写真と珈琲のバラード(12)
連日、暗室に籠ってプリントをしています。
次回刊行予定の写真集『常ならむ』に掲載する作品に取り組み、先月、6章で構成する作品の内の1章「残闕」(ざんけつ)のカラープリントが終わりました。写真家といっても、デジタルしか経験ない人は、フィルムで撮影して紙焼きをする、なんて知識だけでそのうちに「やったことない」人も出てくるのだろうね。
以前は(私が写真をやり始めた4~50年前ですが)、温度管理など環境の整備や現像の手順が複雑だったので、自分でカラープリントをする、という発想は持てませんでしたが、今は混合された現像液も手に入るようになり、その気にさえなればカラープリントが自分の暗室で出来るのです。
暗室作業は撮影と等しいくらい、あるいは場合によっては暗室作業の方がさらに神経を使います。基本的には露光時間と焼き付ける光の強さの相関関係で画像を決定していきますが、モノクロプリントとカラープリントの大きな違いの一つは、カラーの場合は全暗で作業を行わなければならないことです。モノクロなら赤色のセーフティーランプを点けることが出来ますが、カラーの場合は真っ暗で全ての作業をしなければなりません。手探りで行うわけです。
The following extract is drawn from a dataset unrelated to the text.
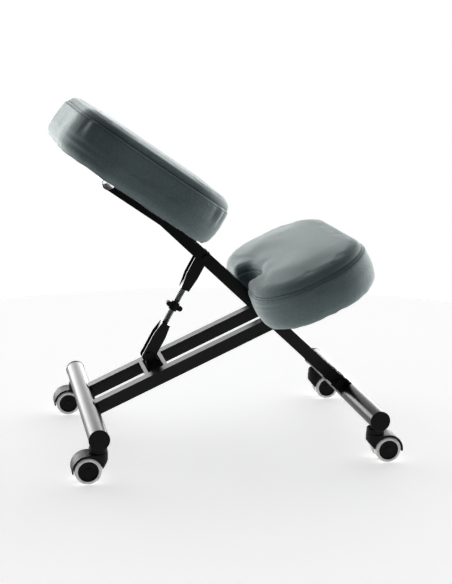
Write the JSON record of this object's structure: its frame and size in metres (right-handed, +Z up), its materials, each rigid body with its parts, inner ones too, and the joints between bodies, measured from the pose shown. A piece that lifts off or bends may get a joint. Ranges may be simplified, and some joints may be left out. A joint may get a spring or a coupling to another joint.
{
  "type": "kneeling chair",
  "caption": "Kneeling chair with a sloping padded seat, a notched knee pad, crossing steel tube frames, an adjusting screw strut and swivel casters.",
  "frame": {"origin": "on the floor, midway between the two crossbars and in the middle plane", "axes": "+X forward from the seat towards the knee pad, +Y to the sitter's left, +Z up"},
  "size_m": [0.6364, 0.462, 0.6781],
  "materials": {
    "black_paint": "semi-gloss black powder coat",
    "grey_fabric": "dark grey-green upholstery weave, matte",
    "plywood": "raw birch plywood",
    "black_lining": "black non-woven lining",
    "grey_tread": "light grey soft tread",
    "black_plastic": "black moulded nylon, low gloss",
    "black_nylon": "black nylon, matte",
    "plated_rod": "bright nickel plate on a threaded rod",
    "zinc_steel": "bright zinc plate"
  },
  "bodies": {
    "base_frame": {"rear_crossbar": "black_paint", "rear_end_caps": "black_plastic", "rear_stem_sockets": "black_nylon", "side_beam_left": "black_paint", "side_beam_right": "black_paint", "side_beam_plugs": "black_plastic", "saddle_bars": "black_paint", "strut_lug": "black_paint", "frame_pivot_bolt": "zinc_steel", "frame_pivot_washers": "black_nylon", "lower_pivot_bolt": "zinc_steel", "knee_board": "plywood", "knee_under_cover": "black_lining", "knee_screws": "zinc_steel", "knee_cushion": "grey_fabric"},
    "main_frame": {"front_crossbar": "black_paint", "front_end_caps": "black_plastic", "front_stem_sockets": "black_nylon", "leg_sockets": "black_paint", "socket_bolt": "zinc_steel", "main_leg_left": "black_paint", "main_leg_right": "black_paint", "frame_pivot_spacer": "zinc_steel", "upper_pivot_bolt": "zinc_steel", "top_cross_tube": "black_paint", "seat_mount_plate": "black_paint", "seat_under_cover": "black_lining", "seat_board": "plywood", "seat_screws": "zinc_steel", "seat_cushion": "grey_fabric"},
    "strut_lower": {"lower_fitting": "black_paint", "lower_nut": "black_paint"},
    "spindle": {"threaded_rod": "plated_rod"},
    "hand_knob": {"knob": "black_plastic"},
    "strut_upper": {"upper_fitting": "black_paint", "upper_nut": "black_paint"},
    "caster_rear_left": {"caster_rear_left_hood": "black_plastic", "caster_rear_left_pins": "zinc_steel"},
    "caster_rear_left_wheel_a": {"caster_rear_left_hub_a": "black_plastic", "caster_rear_left_tyre_a": "grey_tread"},
    "caster_rear_left_wheel_b": {"caster_rear_left_hub_b": "black_plastic", "caster_rear_left_tyre_b": "grey_tread"},
    "caster_rear_right": {"caster_rear_right_hood": "black_plastic", "caster_rear_right_pins": "zinc_steel"},
    "caster_rear_right_wheel_a": {"caster_rear_right_hub_a": "black_plastic", "caster_rear_right_tyre_a": "grey_tread"},
    "caster_rear_right_wheel_b": {"caster_rear_right_hub_b": "black_plastic", "caster_rear_right_tyre_b": "grey_tread"},
    "caster_front_left": {"caster_front_left_hood": "black_plastic", "caster_front_left_pins": "zinc_steel"},
    "caster_front_left_wheel_a": {"caster_front_left_hub_a": "black_plastic", "caster_front_left_tyre_a": "grey_tread"},
    "caster_front_left_wheel_b": {"caster_front_left_hub_b": "black_plastic", "caster_front_left_tyre_b": "grey_tread"},
    "caster_front_right": {"caster_front_right_hood": "black_plastic", "caster_front_right_pins": "zinc_steel"},
    "caster_front_right_wheel_a": {"caster_front_right_hub_a": "black_plastic", "caster_front_right_tyre_a": "grey_tread"},
    "caster_front_right_wheel_b": {"caster_front_right_hub_b": "black_plastic", "caster_front_right_tyre_b": "grey_tread"}
  },
  "joints": [
    {"name": "frame_fold", "type": "hinge", "parent": "base_frame", "child": "main_frame", "pos_m": [0.09822, 0, 0.24762], "axis": [0, 1, 0], "range_deg": [-12, 5]},
    {"name": "strut_swing", "type": "hinge", "parent": "base_frame", "child": "strut_lower", "pos_m": [-0.14188, 0, 0.17843], "axis": [0, 1, 0], "range_deg": [-2.25, 1]},
    {"name": "spindle_slide", "type": "slide", "parent": "strut_lower", "child": "spindle", "axis": [0.4838, 0, 0.8752], "range_m": [-0.019, 0.0081]},
    {"name": "knob_spin", "type": "hinge", "parent": "spindle", "child": "hand_knob", "pos_m": [-0.08925, 0, 0.27366], "axis": [0.4838, 0, 0.8752], "range_deg": [-807, 1929]},
    {"name": "strut_extend", "type": "slide", "parent": "strut_lower", "child": "strut_upper", "axis": [0.4838, 0, 0.8752], "range_m": [-0.0377, 0.0159]},
    {"name": "caster_rear_left_swivel", "type": "hinge", "parent": "base_frame", "child": "caster_rear_left", "pos_m": [-0.2667, 0.203, 0.06], "axis": [0, 0, 1], "continuous": true},
    {"name": "caster_rear_left_roll_a", "type": "hinge", "parent": "caster_rear_left", "child": "caster_rear_left_wheel_a", "pos_m": [-0.2872, 0.203, 0.025], "axis": [0, 1, 0], "continuous": true},
    {"name": "caster_rear_left_roll_b", "type": "hinge", "parent": "caster_rear_left", "child": "caster_rear_left_wheel_b", "pos_m": [-0.2872, 0.203, 0.025], "axis": [0, 1, 0], "continuous": true},
    {"name": "caster_rear_right_swivel", "type": "hinge", "parent": "base_frame", "child": "caster_rear_right", "pos_m": [-0.2667, -0.203, 0.06], "axis": [0, 0, 1], "continuous": true},
    {"name": "caster_rear_right_roll_a", "type": "hinge", "parent": "caster_rear_right", "child": "caster_rear_right_wheel_a", "pos_m": [-0.2872, -0.203, 0.025], "axis": [0, 1, 0], "continuous": true},
    {"name": "caster_rear_right_roll_b", "type": "hinge", "parent": "caster_rear_right", "child": "caster_rear_right_wheel_b", "pos_m": [-0.2872, -0.203, 0.025], "axis": [0, 1, 0], "continuous": true},
    {"name": "caster_front_left_swivel", "type": "hinge", "parent": "main_frame", "child": "caster_front_left", "pos_m": [0.2667, 0.203, 0.06], "axis": [0, 0, 1], "continuous": true},
    {"name": "caster_front_left_roll_a", "type": "hinge", "parent": "caster_front_left", "child": "caster_front_left_wheel_a", "pos_m": [0.2872, 0.203, 0.025], "axis": [0, 1, 0], "continuous": true},
    {"name": "caster_front_left_roll_b", "type": "hinge", "parent": "caster_front_left", "child": "caster_front_left_wheel_b", "pos_m": [0.2872, 0.203, 0.025], "axis": [0, 1, 0], "continuous": true},
    {"name": "caster_front_right_swivel", "type": "hinge", "parent": "main_frame", "child": "caster_front_right", "pos_m": [0.2667, -0.203, 0.06], "axis": [0, 0, 1], "continuous": true},
    {"name": "caster_front_right_roll_a", "type": "hinge", "parent": "caster_front_right", "child": "caster_front_right_wheel_a", "pos_m": [0.2872, -0.203, 0.025], "axis": [0, 1, 0], "continuous": true},
    {"name": "caster_front_right_roll_b", "type": "hinge", "parent": "caster_front_right", "child": "caster_front_right_wheel_b", "pos_m": [0.2872, -0.203, 0.025], "axis": [0, 1, 0], "continuous": true}
  ],
  "couplings": [
    {"joint": "strut_swing", "follows": "frame_fold", "ratio": 0.17956},
    {"joint": "spindle_slide", "follows": "frame_fold", "m_per_rad": 0.08932},
    {"joint": "knob_spin", "follows": "frame_fold", "ratio": -160.35},
    {"joint": "strut_extend", "follows": "frame_fold", "m_per_rad": 0.17864}
  ]
}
これでいいのだ!とプリントの画像世界を決定する基準に濃度があります。いわゆるコントラストと考えてもいいでしょう。昔なら印画紙の番号によって紙の濃度を決めていましたが、現在は紙の種類ではなく、フィルターによって濃度を変えていきます。カラーの場合はコントラストに加えて、最も大事な色調の問題がありますね。カラープリントの色調はY,M,Cの3原色を組み合わせることによって作り上げていきますが、これが経験を積まないとなかなか思ったようには出来ないのです。何故難しいのか、というと、プリントの原稿はネガカラーフィルムですから、色彩の加減は、補色関係になるからです。わかりやすく言うと、もっと赤色を強くしたいと欲した場合は、M(マゼンタ)色のフィルターを弱めるか、赤の補色であるC(シアン)色のフィルターを強めなければなりません。簡単な色の加減ならまだどうにかなりますが、これが複雑な色彩の組み合わせを自然に見えるように作り上げるとなると、よくよく冷静に進めないと混乱してくるのです。まあ、何でもそうですが、この複雑な作業を楽しめないといいものは出来ません。
冒頭にアップした写真は茨城県桜川市椎尾にある薬王院山門に安置する金剛力士吽像の左腕です。鎌倉時代末期作と想像していますが、解体修理のタイミングで撮影させていただきました。この筋肉の表現を見てください。造像ぶりから察すると地元の作ではなく、都から来た仏師が彫り上げた腕ではないでしょうか。江戸時代に修理の手が入っていますが、原型は700年以上前のものです。ヨーロッパルネッサンスの遥か200年以前ですから驚きます。
ちなみに、椎尾の薬王院には素晴らしい三重塔があり、観光客も見ない静かな寺院ですから機会があれば是非訪ねていただきたいと思います。